[Rows from a dataset]
"""

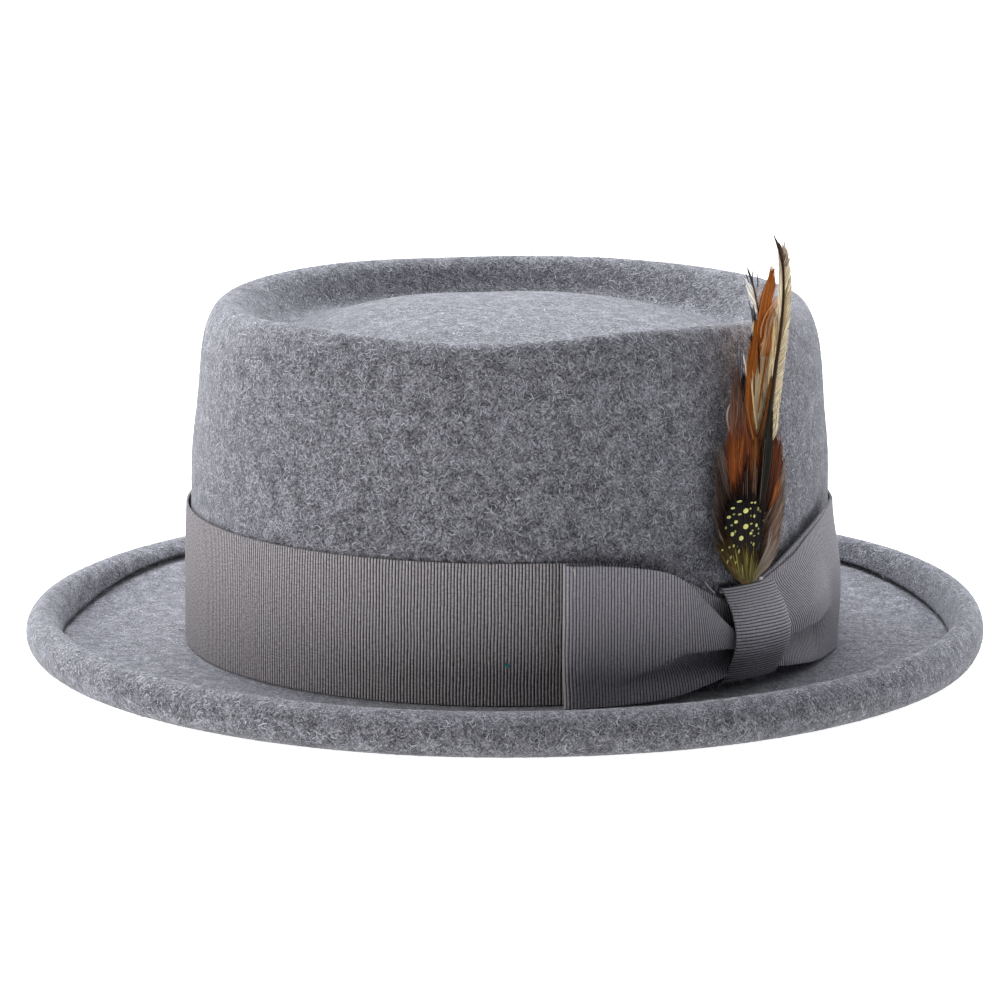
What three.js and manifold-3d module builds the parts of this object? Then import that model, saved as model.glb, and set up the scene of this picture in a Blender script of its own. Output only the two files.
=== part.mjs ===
import * as THREE from 'three';
import { mergeVertices } from 'three/addons/utils/BufferGeometryUtils.js';
import Module from 'manifold-3d';

// Porkpie hat of wool felt with a ribbon band, a flat bow and a bundle of feathers.
// Millimetres, +Z up. The front is towards -Y and the wearer's left is +X, where the bow sits.
// The origin is on the floor under the middle of the brim.

const wasm = await Module();
wasm.setup();

// Felt body
const feltThickness = 2.6;
const ovalSpread = 2.4;
const crownSetBack = 1.3;
const domeHeight = 98;
const valleyRadius = 70;
const valleyHeight = 92.6;
const domeFlat = 42;
const valleyEase = 8;
const valleyRound = 5;
const ridgeRound = 6;
const ridgeRadius = 82;
const ridgeHeight = 103.3;
const shoulderRadius = 90.5;
const shoulderHeight = 82.5;
const footRadius = 94.8;
const footHeight = 27;
const wallBend = 1.8;
const shoulderRound = 11;
const breakRadius = 1.6;
const breakRise = 1.4;
const brimRadius = 140.6;
const restWidth = 5;
const rollRadius = 4.8;
const rollRearGain = 1.1;
const rollEndAngle = 150;
const rollTail = 1.5;
const plateEase = 14;
const feltSegments = 60;

// Ribbon
const ribbonThickness = 1;
const ribbonWidth = 40;
const ribbonGap = 0.35;
const bandBottom = 4.4;
const bandPinchDepth = 14;
const bandPinchRise = 5;
const bandPinchAngle = 11;
const bandColumns = [0, 0.5, 1];
const bandSegments = 90;

// Bow
const frontLoopAngle = 35;
const rearLoopAngle = 35.5;
const loopPuff = 6.5;
const loopEndGap = 0.8;
const grooveDepth = 3.2;
const grooveHeight = 0.4;
const grooveSpread = 0.13;
const loopColumns = [0, 0.2, 0.38, 0.5, 0.75, 1];
const loopSteps = 26;
const knotWidth = 21;
const knotBulge = 7.6;
const knotTop = 34;
const knotBottom = 6.4;
const knotColumns = [-0.5, -0.25, 0, 0.25, 0.5];
const knotSteps = 13;

// Feathers
const featherThickness = 0.7;
const featherSpacing = 1.05;
const plumeFoot = 32;
const plumeHeight = 99;
const plumeWidth = 27;
const quillWidth = 1.15;
const quillTipShare = 0.5;
const quillSteps = 5;
const quillOverlap = 1.15;
const barbTipShare = 0.3;
const barbOverlap = 1.7;
const barbReachLeast = 1.5;
const sliverWidth = 0.05;
const vaneEnd = 0.97;

// Each row is one section along a bow loop, from its back layer at the knot, round the end fold
// and along its front layer to the knot again. reach is a share of the loop's angle, out of
// loopPuff, low and high of ribbonWidth above the band's bottom edge, and groove of grooveDepth.
const frontLoopSections = [
  { reach: 0.00, out: 0.02, low: 0.16, high: 0.62, groove: 0 },
  { reach: 0.20, out: 0.02, low: 0.11, high: 0.70, groove: 0 },
  { reach: 0.42, out: 0.00, low: 0.04, high: 0.90, groove: 0 },
  { reach: 0.70, out: 0.00, low: 0.01, high: 0.99, groove: 0 },
  { reach: 0.97, out: 0.00, low: 0.00, high: 1.00, groove: 0 },
  { reach: 1.00, out: 0.14, low: 0.00, high: 1.00, groove: 0 },
  { reach: 0.97, out: 0.28, low: 0.00, high: 1.00, groove: 0 },
  { reach: 0.72, out: 0.40, low: 0.00, high: 0.99, groove: 0.05 },
  { reach: 0.50, out: 0.70, low: 0.02, high: 0.93, groove: 0.35 },
  { reach: 0.32, out: 0.86, low: 0.07, high: 0.74, groove: 0.75 },
  { reach: 0.17, out: 0.66, low: 0.13, high: 0.56, groove: 0.4 },
  { reach: 0.00, out: 0.46, low: 0.19, high: 0.46, groove: 0.1 },
];
const rearLoopSections = [
  { reach: 0.00, out: 0.02, low: 0.16, high: 0.62, groove: 0 },
  { reach: 0.20, out: 0.02, low: 0.11, high: 0.70, groove: 0 },
  { reach: 0.42, out: 0.00, low: 0.04, high: 0.90, groove: 0 },
  { reach: 0.70, out: 0.00, low: 0.01, high: 1.05, groove: 0 },
  { reach: 0.97, out: 0.00, low: 0.00, high: 1.13, groove: 0 },
  { reach: 1.00, out: 0.15, low: 0.00, high: 1.14, groove: 0 },
  { reach: 0.97, out: 0.30, low: 0.00, high: 1.14, groove: 0 },
  { reach: 0.72, out: 0.48, low: 0.01, high: 1.06, groove: 0.3 },
  { reach: 0.50, out: 0.62, low: 0.03, high: 0.93, groove: 0.75 },
  { reach: 0.32, out: 0.60, low: 0.07, high: 0.80, groove: 0.5 },
  { reach: 0.17, out: 0.48, low: 0.13, high: 0.66, groove: 0.2 },
  { reach: 0.00, out: 0.42, low: 0.19, high: 0.58, groove: 0.1 },
];

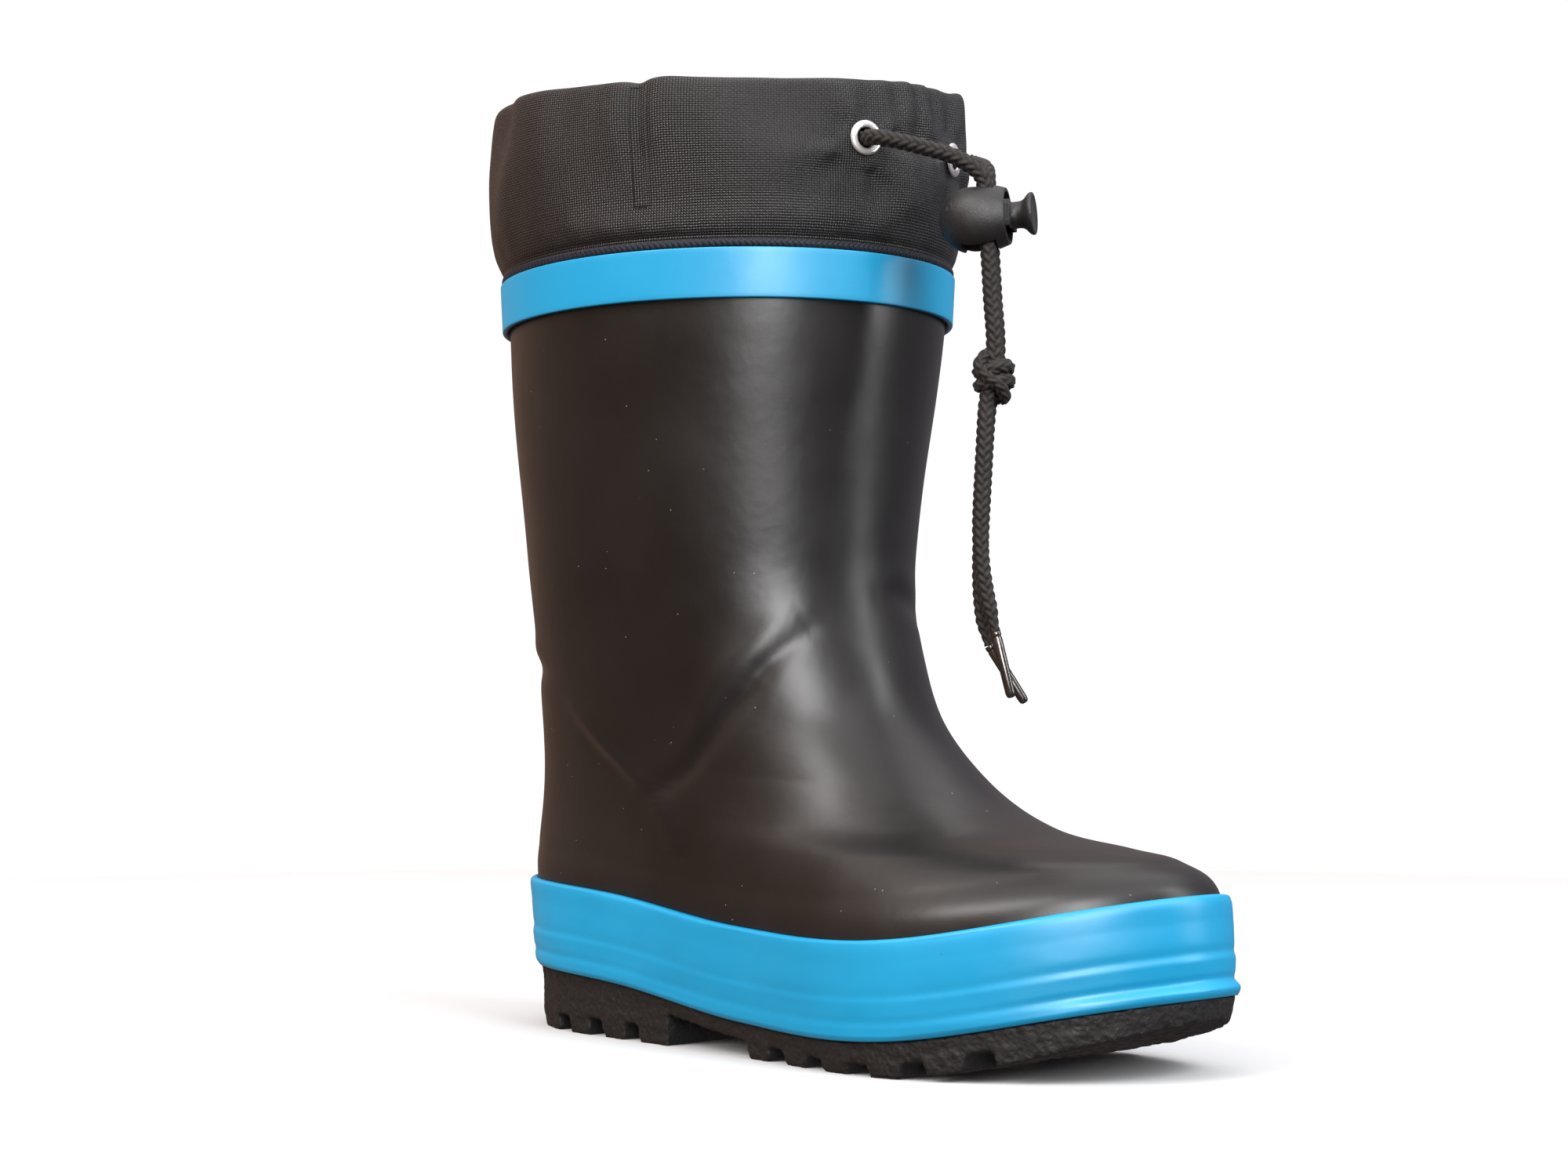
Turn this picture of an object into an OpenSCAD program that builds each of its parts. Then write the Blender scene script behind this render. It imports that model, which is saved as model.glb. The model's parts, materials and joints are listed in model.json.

"""

## Exercise aim
Restate, word for word and with nothing added, the lines from the first line of the listing through the one where "import Module from 'manifold-3d';" stands.

## Answer
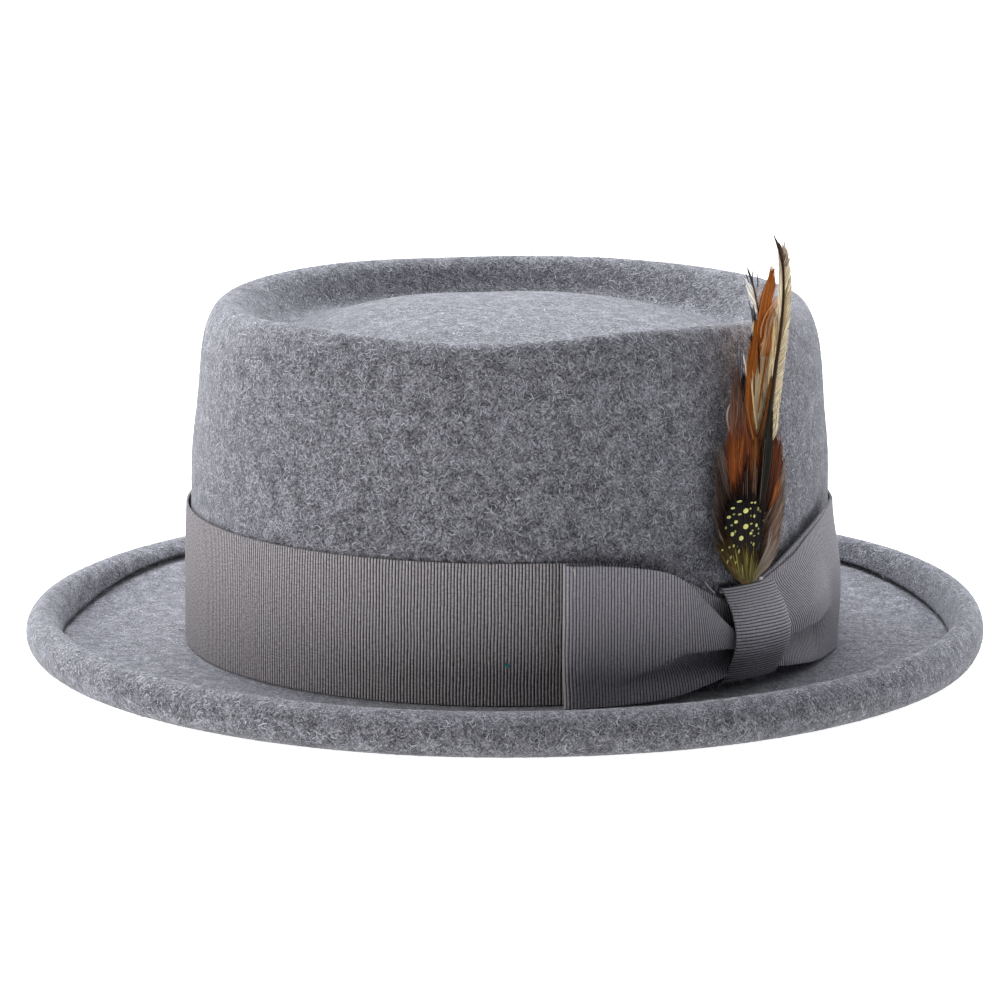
What three.js and manifold-3d module builds the parts of this object? Then import that model, saved as model.glb, and set up the scene of this picture in a Blender script of its own. Output only the two files.
=== part.mjs ===
import * as THREE from 'three';
import { mergeVertices } from 'three/addons/utils/BufferGeometryUtils.js';
import Module from 'manifold-3d';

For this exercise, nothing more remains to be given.